Arrisco-me a afirmar que pertence aos planos do império, tornar o Brasil uma nação multi-religiosa, como na matriz. A influência americana em um sem número de novas Igrejas, com pastores americanos em tradução simultânea, busca substituir as lutas sociais, resolvem eles mesmos os problemas, através de processos fanáticos, da pobreza, do desemprego, e curas. Abrem um novo horizonte de relações com o Estado. Já possuem uma bancada evangélica, e nutrem o sonho de fazer do país uma nação evangélica, religiosa, como vemos no oriente médio.
De quebra, para apimentar um pouco mais a análise, vejo o mundo envolvido em duas dimensões bem distintas: o ocidente cristão, democrático e tecnológico, de cunho capitalismta, e o oriente, com o islamismo em crescimento (já são a segunda religião na Europa), de cunho autoritário, e popular. É um pêndulo que vem e vai desde a antiguidade, atravessando a idade média, e voltando com mais força nos dias de hoje.

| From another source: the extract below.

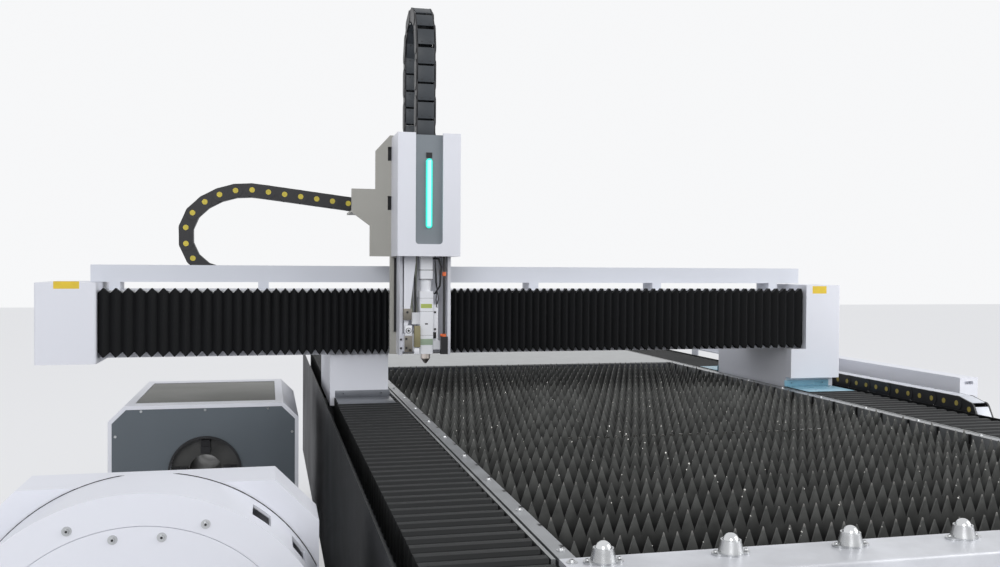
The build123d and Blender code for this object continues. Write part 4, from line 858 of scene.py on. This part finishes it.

O império quer lançar mão de uma nova cruzada, agora de matiz evangélico, e o oriente médio responde ferozmente, perseguindo qualquer expressão de cristianismo. A guerra contra grupos fundamentalistas está se generalizando, e a qualquer momento pode sim haver uma ampliação destes confrontos, com a possibilidade de conflitos de grandes proporções, porque não dizer atômicos.
É uma possibilidade real que deve fazer os pacifistas do mundo levantarem suas vozes bem alto, para dizer que os povos não devem pagar a conta destas loucuras, e que desejam viver em paz.
Podemos apoiar as novas relações do Brasil com o mundo, mas não podemos abdicar de nossa visão pacífica, de cunho popular, e com diálogo sobre todas as diferenças.
Que o apedrejamento seja banido do mundo do século XXI. e que as mulheres tenham seus direitos respeitados, não podendo ser responsabilizadas enquanto os homens saem incólumes destas sociedades patriarcais, escondidas em burcas, sem liberdade a ir e vir sozinhas em seus países.